According to the International Renewable Energy Agency’s (IRENA’s) most recent report, the number of people employed globally in renewable energy, including direct and indirect jobs, increased from 12 million in 2020 to 12.7 million in 2021.
The solar photovoltaic (PV) industry now employs 4.3 million people, up from 4 million in 2020. Onshore and offshore wind employed 1.4 million people worldwide in 2021, up from 1.25 million the previous year.

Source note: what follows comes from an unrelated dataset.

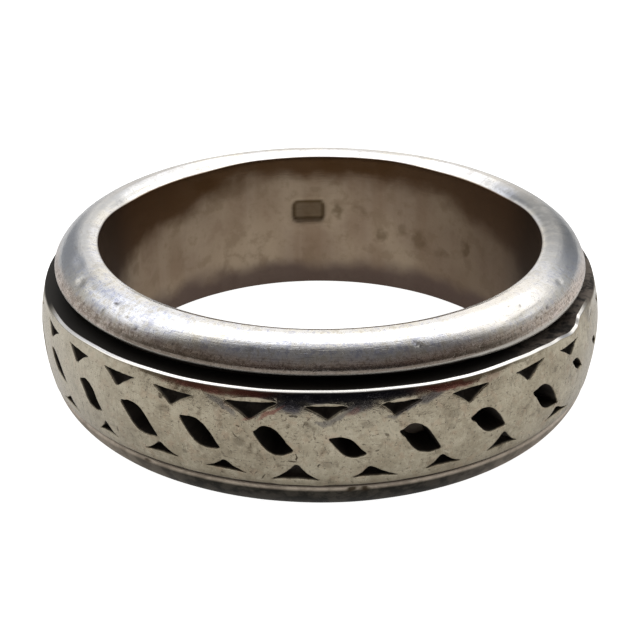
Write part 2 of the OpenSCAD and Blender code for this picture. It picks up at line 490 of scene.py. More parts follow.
def makeCoreSlice(c):
    sleeveRadius = boreRadius + c["sleeveThickness"]
    topZ, lowZ = ringHeight - c["topRimHeight"], c["lowRimHeight"]
    topRadius = sleeveRadius + c["topRimReach"]
    top = [(r, topZ + h) for r, h in rimOutline(c, topRadius, c["topRimHeight"])]
    outline = [(r, lowZ - h) for r, h in rimOutline(c, coreHigh.x, lowZ)]
    for corner in ((sleeveRadius, lowZ), (sleeveRadius, topZ), top[-1]):
        outline += linePoints(outline[-1], corner, c["roughSpacing"])[1:]
    outline += top[-2::-1]
    outline += linePoints(top[0], outline[0], c["fineSpacing"] * 1.5)[1:-1]
    travelled = [0.0]
    for a, b in zip(outline, outline[1:]):
        travelled.append(travelled[-1] + math.dist(a, b))
    length = 2 * math.pi * crownRadius / c["slices"]
    steps, count = c["sliceSteps"], len(outline)
    points, columns = [], {name: [] for name in ("bore", "groove", "lip", "along", "face")}
    for step in range(steps + 1):
        for (r, z), s in zip(outline, travelled):
            points.append(((step / steps - 0.5) * length, -r, z))
            groove = min(smoothStep(lowZ - c["soft"], lowZ, z), smoothStep(topZ + c["soft"], topZ, z))
            groove *= smoothStep(boreRadius + 0.2, boreRadius + 0.4, r)
            bore = smoothStep(boreRadius + 0.08, boreRadius + 0.01, r)
            lip = smoothStep(topRadius - 0.2, topRadius - 0.04, r) * smoothStep(0.3, 0.05, abs(z - topZ - 0.08))
            for column, value in zip(columns.values(), (bore, groove, lip, s, 1 - 0.9 * groove)):
                column.append(value)
    faces = []
    for step in range(steps):
        for i in range(count):
            a, b = step * count + i, step * count + (i + 1) % count
            faces.append((a, a + count, b + count, b))
    lookup = [(r, z, s) for (r, z), s in zip(outline, travelled)]
    return sliceObject("coreSlice", points, faces, columns), length, lookup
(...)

Geographically, 42% of all renewable energy jobs were in China last year, and nearly two-thirds were in Asia. Due to Asia’s high installation rates and considerable equipment production capability, employment in the region is robust. Jobs related to renewable energy are primarily concentrated in the EU and Brazil, each with 10% of the total; the US and India follow with 7% of the sum.
Due to heartening achievements in workplace gender equity, women currently hold one-third of all occupations in the sector, according to IRENA.
The segment of renewable energy with the fastest growth is solar PV. China is once again in the lead, employing around 2.7 million people, or 63% of all PV jobs, in 2021. It is both the world’s largest installation market and the leading producer of PV equipment. There are now 255,000 solar jobs in the US. Employment stood at 268,000 in Europe and 137,000 in India. A share of 87% of all solar job markets was held by the top 10.
Onshore and offshore wind employment is similarly concentrated in a small number of nations. China holds a 48% market share, followed by Europe (25%), and the Americas (16%). Together, the top ten countries for wind jobs employed 1.16 million people, or 85% of all wind jobs.
According to IRENA, an ambitious decarbonisation scenario with front-loaded investments might result in 38.2 million new jobs in the renewable energy sector worldwide by 2030. Based on the ambitious scenario, an additional 74.2 million jobs might be created by that year thanks to energy conservation, electric vehicles, flexible power networks, and hydrogen.